Á la carte, a new concert series in Greensboro, held its second concert this week. The series is directed by Clara O'Brien (UNCG voice faculty) and Dr. Lance Hulme (NC Central University) and is intended to represent music "of all types including classical repertoire, jazz, and world music." The series also seeks to promote music not often heard, "purposely mixing styles and genres under the inclusive philosophy that all well-crafted music is valuable and worthy of presentation to the public."
Thursday night's performance certainly lived up to the PR, with music from the 17th through the 21st centuries – a Baroque cantata, a folk song, a couple of contemporary jazz numbers, Brahms, and a couple of songs from the 1980s all served up in an early 20th-century Gothic Revival setting – the First Presbyterian Church.
The evening of music making began before the performers were "on stage" in front of the audience. Mezzo-soprano O'Brien started her vocalizing before she entered the sanctuary; this led straight into the traditional Appalachian folk/gospel song "Wayfaring Stranger," arranged by Hulme, who also was pianist. This was a haunting arrangement with occasional rhapsodic bursts from the piano, but nothing that covered O'Brien's rich and soulful singing. Hulme later compared the setting of this tune to Copland's Old American Songs.
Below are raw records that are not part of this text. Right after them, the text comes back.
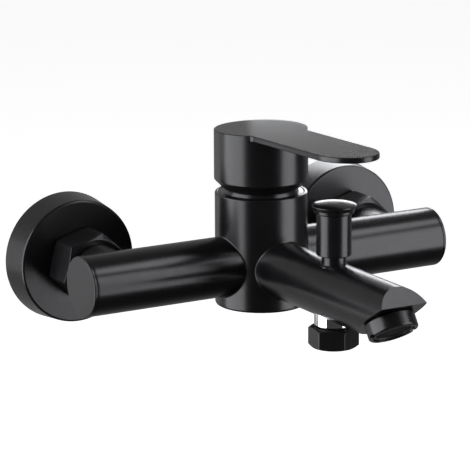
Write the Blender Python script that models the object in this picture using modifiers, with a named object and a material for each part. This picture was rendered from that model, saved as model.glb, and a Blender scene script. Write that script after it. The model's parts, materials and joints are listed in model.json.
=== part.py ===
"""Wall mounted bath and shower mixer in satin black, built as an assembly of separate pieces.

Sizes are in millimetres and turned into metres when a mesh is made.
X runs along the wall, +Y goes into the wall, +Z is up. The origin lies on the wall
surface, midway between the two water inlets and level with the mixer's cross arms.
"""

import math

import bmesh
import bpy
from mathutils import Matrix, Vector

MM = 0.001
GAP = 0.3  # clearance between pieces that touch

# Driving dimensions
INLET_SPACING = 150.0
BODY_Y = -59.3  # the vertical body's axis, in front of the wall
BODY_R = 22.0
BODY_TOP = 34.2
BODY_BOTTOM = -20.2
ARM_R = 14.3
ARM_END = 96.5  # outer face of an arm's end plug
PLUG_T = 1.5
LEG_R = 12.0
ESCUTCHEON_R = 31.0
ESCUTCHEON_FRONT_R = 29.3
ESCUTCHEON_DEPTH = 15.4
ECCENTRIC = 10.0  # how far an eccentric wall union sets its wall thread below the inlet
WALL_THREAD = 15.0

SPOUT_R = 13.4
SPOUT_Z = 0.0
SPOUT_TIP_Y = -183.0
SPOUT_TIP_Z = 6.0
FACET_TILT = math.radians(34.0)  # the lower facet at the spout's tip, which holds the aerator
UPPER_FACET_TILT = math.radians(48.0)
AERATOR_R = 11.6
AERATOR_REACH = 7.5
AERATOR_INSET = 14.9  # along the lower facet, from the tip edge to the aerator's axis
DIVERTER_Y = -124.3
CHAMBER_FLOOR = -6.4
HEX_BOTTOM = -26.3

HANDLE_R = 22.3
HANDLE_SKIRT = 40.6
HANDLE_LIP_R = 18.3
HANDLE_LIP = 36.4
HANDLE_TOP = 64.6
HANDLE_TILT = math.radians(1.7)  # the top and the lever rise slightly towards the lever's tip
LEVER_T = 2.7
LEVER_HALF_WIDTH = 14.75
LEVER_LENGTH = 92.0
LEVER_TIP_REACH = 18.2
SKIRT_RELIEF = math.radians(17.0)  # the skirt's rear is cut away so that the lever can lift
SCREW_Z = 52.0

CARTRIDGE_Z = 9.2  # the cartridge's own zero level; its other heights count from here
PIVOT_Z = 18.0  # the cartridge stem's pivot, which the lever lifts about
CARTRIDGE_R = 17.4
BORE_R = 17.8
BORE_FLOOR = 0.2
DOME_R = 19.3  # the dome is a ball about the pivot, so the tilting skirt clears it
STEM_AF = 8.0
STEM_TOP = 47.8
BALL_Z = 7.0
NUT_AF = 30.0
OUTLET_AF = 20.5

FINE = 40  # steps round the large turned pieces, then the middling and the small ones
ROUND = 28
SMALL = 16

X_AXIS = Vector((1, 0, 0))
Y_AXIS = Vector((0, 1, 0))
Z_AXIS = Vector((0, 0, 1))
BODY_AXIS = Vector((0, BODY_Y, 0))
CARTRIDGE_AXIS = Vector((0, BODY_Y, CARTRIDGE_Z))
DIVERTER_AXIS = Vector((0, DIVERTER_Y, 0))
FACET_NORMAL = Vector((0, -math.sin(FACET_TILT), -math.cos(FACET_TILT)))
SPOUT_TIP = Vector((0, SPOUT_TIP_Y, SPOUT_TIP_Z))
FACET_DOWN = Vector((0, math.cos(FACET_TILT), -math.sin(FACET_TILT)))
AERATOR_AT = SPOUT_TIP + FACET_DOWN * AERATOR_INSET


def clear_scene():
    for obj in list(bpy.data.objects):
        bpy.data.objects.remove(obj, do_unlink=True)


def new_collection(name, hidden=False):
    collection = bpy.data.collections.new(name)
    bpy.context.scene.collection.children.link(collection)
    collection.hide_render = hidden
    return collection


def material(name, color, roughness, metallic):
    made = bpy.data.materials.new(name)
    made.use_nodes = True
    shader = made.node_tree.nodes["Principled BSDF"]
    shader.inputs["Base Color"].default_value = (*color, 1)
    shader.inputs["Roughness"].default_value = roughness
    shader.inputs["Metallic"].default_value = metallic
    made.diffuse_color = (*color, 1)
    return made


clear_scene()
PARTS = new_collection("wall_bath_mixer")
CUTTERS = new_collection("cutters", hidden=True)
BLACK = material("satin_black", (0.025, 0.025, 0.027), 0.38, 0.6)
CHROME = material("chrome", (0.75, 0.75, 0.76), 0.08, 1.0)
BRASS = material("brass", (0.72, 0.52, 0.22), 0.3, 1.0)
STEEL = material("steel", (0.55, 0.55, 0.56), 0.3, 1.0)
RUBBER = material("rubber", (0.02, 0.02, 0.02), 0.8, 0.0)
CERAMIC = material("ceramic", (0.85, 0.83, 0.78), 0.2, 0.0)
PLASTIC = material("plastic", (0.75, 0.76, 0.74), 0.45, 0.0)
DARK_PLASTIC = material("dark_plastic", (0.035, 0.035, 0.038), 0.4, 0.0)


def aim(axis):
    """The rotation that turns a local Z axis onto the given direction, keeping X level."""
    z = Vector(axis).normalized()
    x = X_AXIS if abs(z.x) < 0.9 else Y_AXIS
    y = z.cross(x).normalized()
    x = y.cross(z).normalized()
    return Matrix((x, y, z)).transposed().to_4x4()


def place(name, mesh, at, axis, mat, parent):
    obj = bpy.data.objects.new(name, mesh)
    obj.matrix_world = Matrix.Translation(Vector(at) * MM) @ aim(axis)
    if mat is None:
        CUTTERS.objects.link(obj)
        obj.hide_render = True
        obj.display_type = "WIRE"
    else:
        PARTS.objects.link(obj)
        mesh.materials.append(mat)
    if parent is not None:
        obj.parent = parent
        obj.matrix_parent_inverse = parent.matrix_world.inverted()
    return obj


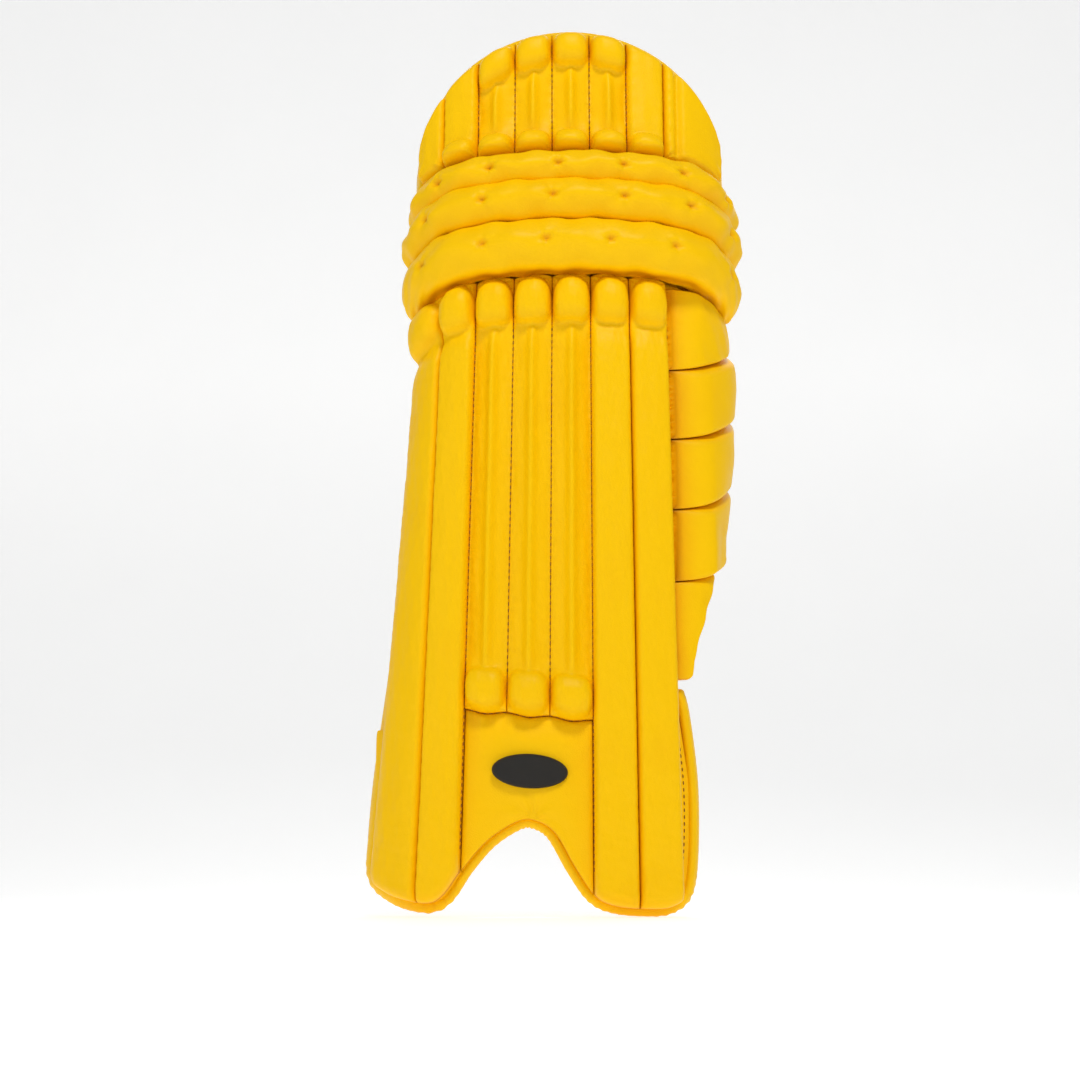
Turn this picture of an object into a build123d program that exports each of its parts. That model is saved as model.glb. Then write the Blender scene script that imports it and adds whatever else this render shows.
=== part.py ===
"""Cricket leg pad for the left leg, built up as it is sewn: a curved foam board, padded channels with split
canes, three knee rolls, a domed top hat, an outer wing, back cushions and three hook-and-loop straps.

Frame: +Z up the leg, -Y the way the batter faces, +X the outside of the leg. The origin is at the front faces of
the channels, below the middle of the centre channel, level with the lowest edge. Every curved layer follows one
U-shaped section, measured by q (in channel widths, 0 at the inner edge of the first channel) and by n (mm
outwards from the channel faces).
"""

import math
import os

from build123d import *

# ---- driving dimensions, mm ----
SHIN_TOP = 494.0            # top of the shin section at the front
SECTION_TOP = 500.0         # height at which the knee section is reached
FACE_DEPTH = 20.0           # channel thickness in front of the board
GAP = 0.8                   # sewing gap between neighbouring soft pieces
CHANNEL_WIDTH = 31.0        # width of one channel at the knee, and so of one step of q
BOARD = 8.0                 # foam board thickness
LINING = 1.2                # cotton lining thickness

CHANNELS = 7                # shin channels, counted from the inside of the leg
RIDGED = (2, 3, 4)          # the three middle channels stop above the instep
TOP_CHANNELS = 8

# U-shaped sections: middle offset, face radius, half length of that arc, corner radius, corner angle per side
FOOT = dict(middle=20.0, face=450.0, half=95.0, corner=70.0, left=40.0, right=85.0, first=-144.8, pitch=34.3)
KNEE = dict(middle=31.0, face=350.0, half=79.0, corner=60.0, left=90.0, right=90.0, first=-139.5, pitch=CHANNEL_WIDTH)
HAT = dict(middle=31.0, face=350.0, half=79.0, corner=100.0, left=62.0, right=62.0, first=-139.5, pitch=CHANNEL_WIDTH)

FLAP_Q = -1.2               # rear edge of the inner flap
SEAM_Q = 7.0                # seam between the last channel and the wing
FOOT_Q = 7.55               # outer edge of the foot below the wing
WING_REAR_Q = 10.9          # rear edge of the wing, before its outline is cut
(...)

Shoot back more than 300 years to a cantata by Barbara Strozzi (1619 Venice-1677 Padua). During her lifetime, she published eight collections of songs (more than her male contemporaries, apparently), all without the patronage of court or church.
L'Astratto (The Estranged One) is part of her Op. 8 collection of songs and is a dramatic cantata for one singer (O'Brien) and continuo (Hulme on harpsichord and Timothy Holley on cello). The text involves a woman who tries to sing of her love, beginning several different songs, but she is unable to accurately catch her mood and breaks off each one until she comes to the conclusion she has sung too much. The 10-minute work changes mood rapidly, with fast keyboard and cello work strongly played by both Hulme and Holley. But it was O'Brien who caught the humor and the mock-pathos of the text so exquisitely.
Next up was a couple of jazz tunes written by NC Central Professor Baron Tymas while he was living in Montreal. The crack ensemble featured strong playing from guitarist Tymas with Annalise Stalls, saxophones, Aaron Gross, bass, and Thomas Taylor, drums.
The opening "Do Right," which Tymas explained, tried to catch the ambience of Montreal. From where this listener was sitting, it seems that Montreal must be a pretty happening place. The second number (I couldn't catch the title) featured a Pat Metheny-ish sound and allowed for Taylor to display an incredible number of colors on the drums.
"Emerging artists" Brandon Ironside, violin, and Kristen Ironside, piano, performed an original work by Hulme, the first movement ("Getting Reel") of his Reel to Real sonata. Hulme told the audience that he wanted to compose a virtuosic piece for a violinist that incorporated several traditional Appalachian dances, hence the title. Hulme's grandfather was a fiddler and had a collection of authentic reels, so apparently, the grandson comes to this interest in Appalachia honestly.
As you might expect, the movement was chocked full of dazzling fiddle playing, all cleanly performed by violinist Ironside. Occasionally there was some respite for the fiddler, but that only provided a spotlight to shine on the pianist. Rhythmic vitality was palpable from both performers from beginning to end.
Welsh-born Hilary Tann (b. 1947) now lives in upstate New York. Songs of the Cotton Grass is a cycle of four songs, written over the course of six years to texts by Welsh composer Menna Elfyn. "A Girl's Song to Her Mother," the last song of the set, paired O'Brien with Susan Fancher on soprano saxophone. This "reverse lullaby" has the daughter singing reminiscences to her mother. The tender memories are hauntingly set, and O'Brien and Fancher seamlessly merged their melodic lines together.
The Ironsides returned for a performance of the F-A-E Sonata, a work written by three different composers for the violin virtuoso of the 19th century, Joseph Joachim (1831-1907). His personal motto was "Frei aber einsam" (Free but Alone), hence the title. The "Scherzo," by Brahms, is a giant ABA affair, full of full-throated lyricism as well as a fair amount of devilish passages, all of which were played with unerring passion by violinist and pianist.
The evening concluded with two pieces by Canadian song writer/performer Bruce Cockburn (b. 1945), "The Rose Above the Sky" and "Anything Can Happen." The band: Hulme on synth, the jazz quartet, cellist Holley and O'Brien (now using a mic). A perfect ending to a truly eclectic evening of music. The small audience was attentive and enthusiastic throughout.
Three concerts are planned for next year – September, January and March. Hopefully more people will become aware of the series and take advantage of the high level of music making AND the free admission.